Burns is at his best as a biographer. With Ruth, he finds one of the two story lines that makes "Baseball" start to cook.

The other great biography in "Baseball" is that of Jackie Robinson, the first African-American allowed to play in the major leagues in this century. Burns lays the foundation for Robinson's story in the Fifth Inning, an evening devoted in large part to exploring the Negro League and its greatest stars, Josh Gibson and Satchel Paige.

Burns continues the story through inning six, the story of the 1940s, including the Brooklyn Dodgers after Robinson joined them in 1947. These are two nights not to miss, whether or not you consider yourself a serious baseball fan.

Throughout the series, Burns uses the song "Take Me Out to the Ball Game" over and over. Dozens of times a night, it's sung and played in different voices and musical styles -- until you come to either love it or hate it. Either way, you can't get it out of your head.
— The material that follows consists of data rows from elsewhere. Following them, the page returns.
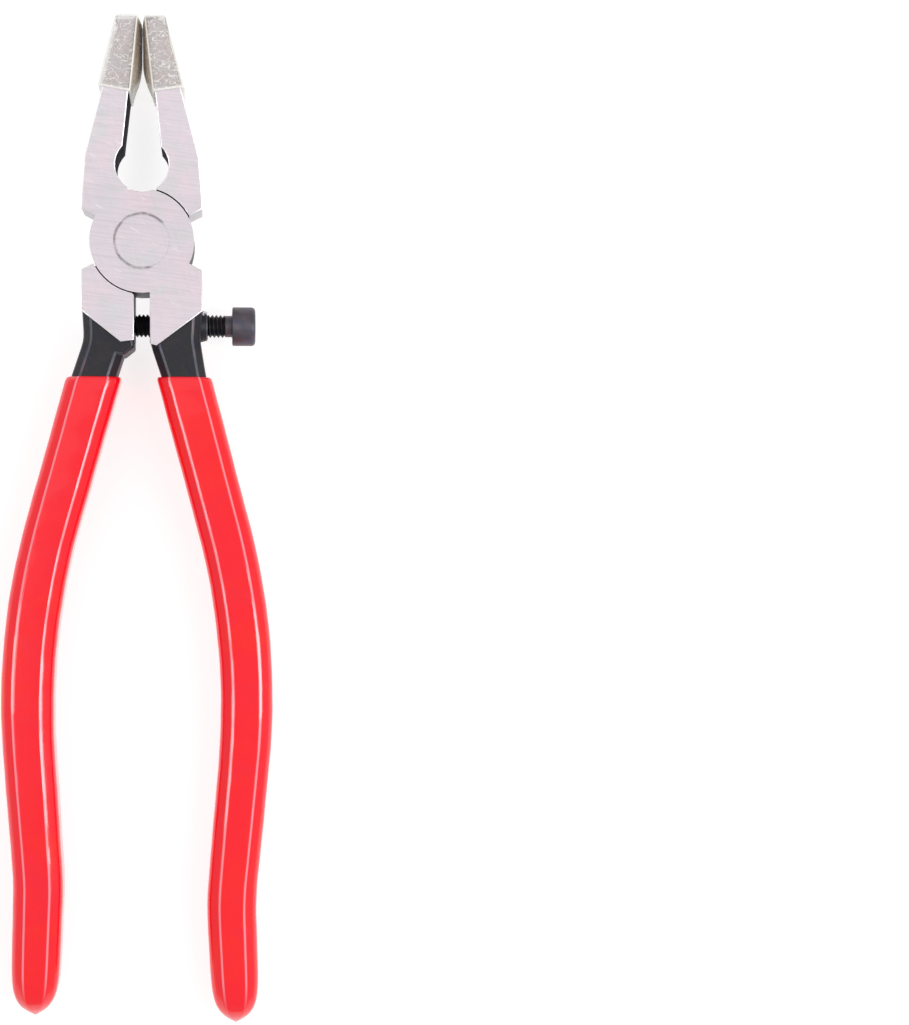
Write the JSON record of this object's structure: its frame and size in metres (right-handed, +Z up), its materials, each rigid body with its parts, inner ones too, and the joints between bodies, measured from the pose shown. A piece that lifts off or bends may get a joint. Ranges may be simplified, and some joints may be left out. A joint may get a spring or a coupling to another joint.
{
  "type": "glass running pliers",
  "caption": "Hand pliers with flat flared jaws in soft caps, a lap joint on a flush rivet, a stop screw between the handles and dipped grips, for snapping scored glass.",
  "frame": {"origin": "on the pivot axis, half way through the head", "axes": "+Y to the jaw tips, +X to the side with the stop screw's head, +Z up along the pivot axis, square to the tool's flat faces"},
  "size_m": [0.0551, 0.2049, 0.0246],
  "materials": {
    "tool_steel": "ground bright on the flats, black as forged elsewhere",
    "rivet_steel": "ground flush with the head",
    "black_screw": "black oxide",
    "red_grip": "glossy dipped vinyl",
    "clear_cap": "translucent soft vinyl"
  },
  "bodies": {
    "lever_a_body": {"lever_a": "tool_steel", "pivot_rivet": "rivet_steel", "grip_a": "red_grip", "jaw_cap_a": "clear_cap"},
    "lever_b_body": {"lever_b": "tool_steel", "grip_b": "red_grip", "jaw_cap_b": "clear_cap"},
    "screw_body": {"stop_screw": "black_screw"}
  },
  "joints": [
    {"name": "main_pivot", "type": "hinge", "parent": "lever_a_body", "child": "lever_b_body", "pos_m": [0, 0, 0], "axis": [0, 0, -1], "range_deg": [0, 40]},
    {"name": "screw_travel", "type": "slide", "parent": "lever_a_body", "child": "screw_body", "axis": [1, 0, 0], "range_m": [0, 0.009]}
  ]
}
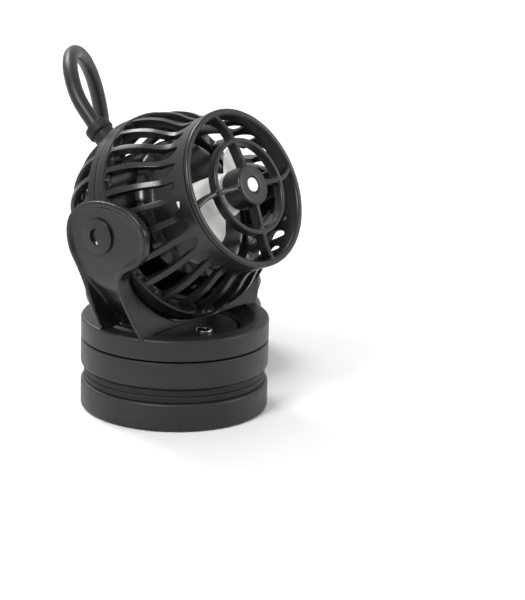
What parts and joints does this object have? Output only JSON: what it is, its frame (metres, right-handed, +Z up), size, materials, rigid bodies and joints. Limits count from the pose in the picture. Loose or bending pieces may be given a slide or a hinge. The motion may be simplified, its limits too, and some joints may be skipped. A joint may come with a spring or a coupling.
{
  "type": "wave maker pump",
  "caption": "Aquarium wave maker pump: a slatted ball with a flared grille nozzle, tilting in a yoke that swivels on a two-part magnet mount, with a power lead.",
  "frame": {"origin": "centre of the underside of the dry magnet housing, on the swivel axis", "axes": "+Z up along the swivel axis, nozzle towards -Y and tilted up at rest, tilt axis along X"},
  "size_m": [0.1295, 0.1241, 0.12],
  "materials": {
    "charcoal_abs": "fine satin moulding texture",
    "yoke_abs": "smooth satin",
    "cage_abs": "smooth satin",
    "grille_abs": "smooth satin, slightly brown",
    "gloss_black": "polished",
    "white_plastic": "satin, faintly green white",
    "ceramic": "ground and polished",
    "rubber": "matt",
    "cord_jacket": "satin extruded jacket",
    "steel": "bright",
    "magnet": "nickel plated",
    "copper": "enamelled wire"
  },
  "bodies": {
    "dry_magnet": {"dry_magnet_housing": "charcoal_abs", "dry_magnet": "magnet", "dry_pad": "rubber"},
    "wet_base": {"wet_pad": "rubber", "wet_magnet_housing": "charcoal_abs", "wet_magnet": "magnet", "retainer_plate": "charcoal_abs", "retainer_screw_1": "steel", "retainer_screw_2": "steel", "retainer_screw_3": "steel"},
    "yoke": {"yoke": "yoke_abs", "pivot_button_left": "yoke_abs", "pivot_button_right": "yoke_abs", "pivot_washer_left": "rubber", "pivot_washer_right": "rubber", "power_cord": "cord_jacket", "cord_coil": "cord_jacket", "cord_connector": "gloss_black"},
    "ball": {"front_cage": "cage_abs", "rear_cage": "cage_abs", "nozzle_grille": "grille_abs", "motor_housing": "gloss_black", "motor_end_cap": "gloss_black", "stator_core": "steel", "stator_winding_1": "copper", "stator_winding_2": "copper", "stator_winding_3": "copper", "stator_winding_4": "copper", "stator_winding_5": "copper", "stator_winding_6": "copper", "shaft": "ceramic", "rear_bushing": "rubber", "front_washer": "white_plastic", "cable_gland": "rubber", "internal_lead": "cord_jacket"},
    "rotor": {"rotor_magnet": "magnet", "rotor_sleeve": "white_plastic", "propeller": "white_plastic"}
  },
  "joints": [
    {"name": "glass_gap", "type": "slide", "parent": "dry_magnet", "child": "wet_base", "axis": [0, 0, 1], "range_m": [0, 0.012]},
    {"name": "swivel", "type": "hinge", "parent": "wet_base", "child": "yoke", "pos_m": [0, 0, 0.0257], "axis": [0, 0, 1], "continuous": true},
    {"name": "tilt", "type": "hinge", "parent": "yoke", "child": "ball", "pos_m": [0, 0.0012, 0.0697], "axis": [-1, 0, 0], "range_deg": [-36, 25]},
    {"name": "rotor_spin", "type": "hinge", "parent": "ball", "child": "rotor", "pos_m": [0, 0.0012, 0.0697], "axis": [0, -0.8988, 0.4384], "continuous": true}
  ]
}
The Sixth Inning closes with a gospel version of the song that gives emotional credibility to what Burns has been trying to say about baseball as religion. It's one of those moments in which you almost believe.

But by the middle of the Seventh Inning -- the 1950s -- Burns once again loses the live wire needed to light up this lumbering epic. It's there, in the person of Henry Aaron, the last former member of the Negro League still playing in the major leagues when he broke Ruth's home run record. Aaron was already hitting home runs in Milwaukee in the 1950s, which would have provided a perfect jumping-off point from the stories of Ruth and Robinson.

But Burns doesn't give Aaron the full-blown biographical treatment. When he does briefly deal with Aaron breaking Ruth's record in the Eighth Inning, it's too little and too late to revive the series again.

In the end, the worst failing of "Baseball" is that Burns didn't spend more time talking to ballplayers such as Aaron. Talking heads can be wonderful in the documentary format. Former Negro League player and manager Buck O'Neil provides some of the series' most uplifting moments with his reflections.

Instead, Burns spent most of his time talking to the likes of writer George Plimpton, magazine editor Daniel Okrent, poet Donald Hall, columnist George Will and New York Gov. Mario Cuomo. Everybody, except Will, embraces Burns' wildly overstated thesis of baseball as metaphor for America.

Just as bad are the talking heads, such as Billy Crystal and Bob Costas, who seem more concerned about performing for the camera than anything else. The cumulative effect of such testimony is a brittle and artificial tone, as opposed to the passion felt in hearing historians talk about the Civil War.

Should you watch? Yes. If you are from Baltimore, you'll probably love the stuff on Ruth, especially his childhood. Innings eight and zTC nine do well by the Orioles with mini-profiles of Frank Robinson and Earl Weaver. Most of the Orioles' World Series appearances are covered on those two nights.

The World Series legend and lore is especially poignant now that there will be no World Series this year, for the first time in 90 years.

Watch and enjoy. But understand that it's not really history, and it's not what Burns calls the "soul of America" that you are seeing.

When you hear such crackpot pronouncements as Okrent's saying that left field at Fenway Park is like a Civil War battlefield, ask yourself if anyone ever lost his life or the use of his legs because he misjudged the bounce of a line drive off the Green Monster . . . and remember, "Baseball" ain't "The Civil War."